» Source data:
--------------------
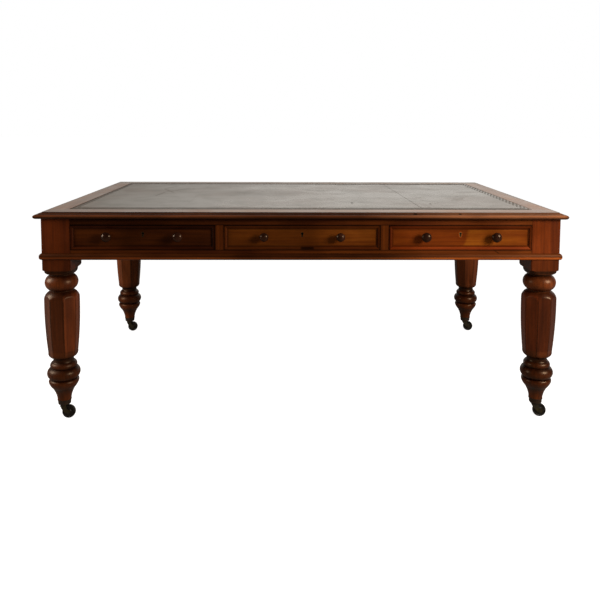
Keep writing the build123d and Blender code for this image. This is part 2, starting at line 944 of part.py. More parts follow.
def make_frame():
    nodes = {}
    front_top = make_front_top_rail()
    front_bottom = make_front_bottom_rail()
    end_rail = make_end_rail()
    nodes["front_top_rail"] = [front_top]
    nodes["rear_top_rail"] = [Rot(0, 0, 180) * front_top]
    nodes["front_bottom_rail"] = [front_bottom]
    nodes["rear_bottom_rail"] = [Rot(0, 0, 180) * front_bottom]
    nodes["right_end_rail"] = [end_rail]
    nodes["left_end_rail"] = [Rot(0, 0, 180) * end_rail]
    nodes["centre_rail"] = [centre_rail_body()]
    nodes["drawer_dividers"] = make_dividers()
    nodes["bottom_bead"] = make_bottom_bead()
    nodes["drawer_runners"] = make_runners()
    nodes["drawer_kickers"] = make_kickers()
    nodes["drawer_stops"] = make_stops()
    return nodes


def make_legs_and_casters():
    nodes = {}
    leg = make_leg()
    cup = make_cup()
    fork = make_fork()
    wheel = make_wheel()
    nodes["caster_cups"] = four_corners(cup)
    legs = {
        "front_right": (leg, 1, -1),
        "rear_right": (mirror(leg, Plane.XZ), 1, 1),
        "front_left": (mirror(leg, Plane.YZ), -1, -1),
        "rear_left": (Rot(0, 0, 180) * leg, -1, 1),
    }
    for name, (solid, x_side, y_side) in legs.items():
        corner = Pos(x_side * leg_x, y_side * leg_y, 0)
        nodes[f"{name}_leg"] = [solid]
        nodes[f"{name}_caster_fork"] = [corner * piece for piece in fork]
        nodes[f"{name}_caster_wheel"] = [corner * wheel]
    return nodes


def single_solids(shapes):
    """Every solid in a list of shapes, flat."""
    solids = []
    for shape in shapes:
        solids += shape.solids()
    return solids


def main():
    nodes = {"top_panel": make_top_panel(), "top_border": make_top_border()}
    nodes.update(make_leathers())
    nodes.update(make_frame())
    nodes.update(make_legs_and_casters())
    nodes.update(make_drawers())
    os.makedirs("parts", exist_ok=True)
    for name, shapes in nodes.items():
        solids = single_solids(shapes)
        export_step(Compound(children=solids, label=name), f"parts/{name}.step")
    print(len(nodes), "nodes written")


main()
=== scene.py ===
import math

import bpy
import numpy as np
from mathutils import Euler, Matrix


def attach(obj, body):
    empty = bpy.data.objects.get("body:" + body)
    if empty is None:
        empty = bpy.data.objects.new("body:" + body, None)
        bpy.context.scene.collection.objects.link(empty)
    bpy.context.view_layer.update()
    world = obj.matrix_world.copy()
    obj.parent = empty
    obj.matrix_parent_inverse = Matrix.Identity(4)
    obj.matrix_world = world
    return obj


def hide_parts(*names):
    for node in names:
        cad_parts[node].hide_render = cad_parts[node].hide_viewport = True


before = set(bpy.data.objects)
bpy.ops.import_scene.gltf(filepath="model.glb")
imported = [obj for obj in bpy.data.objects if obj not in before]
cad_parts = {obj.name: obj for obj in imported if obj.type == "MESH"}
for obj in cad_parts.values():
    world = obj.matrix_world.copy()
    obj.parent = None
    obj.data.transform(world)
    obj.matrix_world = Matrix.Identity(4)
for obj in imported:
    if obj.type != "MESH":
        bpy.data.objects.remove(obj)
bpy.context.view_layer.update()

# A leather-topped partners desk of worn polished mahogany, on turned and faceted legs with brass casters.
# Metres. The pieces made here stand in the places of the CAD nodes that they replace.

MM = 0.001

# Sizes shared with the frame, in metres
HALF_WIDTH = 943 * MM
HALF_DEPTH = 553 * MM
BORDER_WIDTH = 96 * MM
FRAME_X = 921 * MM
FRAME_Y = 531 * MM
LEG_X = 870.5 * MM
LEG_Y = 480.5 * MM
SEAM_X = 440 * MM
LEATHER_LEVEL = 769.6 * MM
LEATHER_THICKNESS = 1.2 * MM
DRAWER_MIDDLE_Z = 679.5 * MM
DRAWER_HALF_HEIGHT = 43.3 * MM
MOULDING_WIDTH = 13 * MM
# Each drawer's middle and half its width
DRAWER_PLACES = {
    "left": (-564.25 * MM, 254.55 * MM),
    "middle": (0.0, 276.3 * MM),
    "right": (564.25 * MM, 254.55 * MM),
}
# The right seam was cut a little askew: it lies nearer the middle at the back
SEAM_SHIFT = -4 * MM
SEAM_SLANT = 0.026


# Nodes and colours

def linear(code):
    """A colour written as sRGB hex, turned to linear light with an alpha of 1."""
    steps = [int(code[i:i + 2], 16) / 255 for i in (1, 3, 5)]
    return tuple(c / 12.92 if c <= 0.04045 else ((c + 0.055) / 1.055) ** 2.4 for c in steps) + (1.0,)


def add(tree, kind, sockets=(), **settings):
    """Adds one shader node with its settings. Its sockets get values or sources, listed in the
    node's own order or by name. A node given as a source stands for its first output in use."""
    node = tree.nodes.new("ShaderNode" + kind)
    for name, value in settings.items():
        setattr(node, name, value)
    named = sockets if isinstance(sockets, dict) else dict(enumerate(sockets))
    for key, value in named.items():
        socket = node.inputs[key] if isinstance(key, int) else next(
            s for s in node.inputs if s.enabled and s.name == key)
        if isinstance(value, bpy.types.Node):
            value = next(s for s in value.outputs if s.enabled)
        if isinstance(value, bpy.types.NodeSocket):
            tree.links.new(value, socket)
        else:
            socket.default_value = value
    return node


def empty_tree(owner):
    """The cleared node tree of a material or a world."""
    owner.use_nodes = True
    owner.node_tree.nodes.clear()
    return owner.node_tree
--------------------
» Task objective: Between the line containing "for shape in" and the line containing "obj.parent = None" lies the part to return. Return it exactly, counting both of those lines.

» Result of this task:
    for shape in shapes:
        solids += shape.solids()
    return solids


def main():
    nodes = {"top_panel": make_top_panel(), "top_border": make_top_border()}
    nodes.update(make_leathers())
    nodes.update(make_frame())
    nodes.update(make_legs_and_casters())
    nodes.update(make_drawers())
    os.makedirs("parts", exist_ok=True)
    for name, shapes in nodes.items():
        solids = single_solids(shapes)
        export_step(Compound(children=solids, label=name), f"parts/{name}.step")
    print(len(nodes), "nodes written")


main()
=== scene.py ===
import math

import bpy
import numpy as np
from mathutils import Euler, Matrix


def attach(obj, body):
    empty = bpy.data.objects.get("body:" + body)
    if empty is None:
        empty = bpy.data.objects.new("body:" + body, None)
        bpy.context.scene.collection.objects.link(empty)
    bpy.context.view_layer.update()
    world = obj.matrix_world.copy()
    obj.parent = empty
    obj.matrix_parent_inverse = Matrix.Identity(4)
    obj.matrix_world = world
    return obj


def hide_parts(*names):
    for node in names:
        cad_parts[node].hide_render = cad_parts[node].hide_viewport = True


before = set(bpy.data.objects)
bpy.ops.import_scene.gltf(filepath="model.glb")
imported = [obj for obj in bpy.data.objects if obj not in before]
cad_parts = {obj.name: obj for obj in imported if obj.type == "MESH"}
for obj in cad_parts.values():
    world = obj.matrix_world.copy()
    obj.parent = None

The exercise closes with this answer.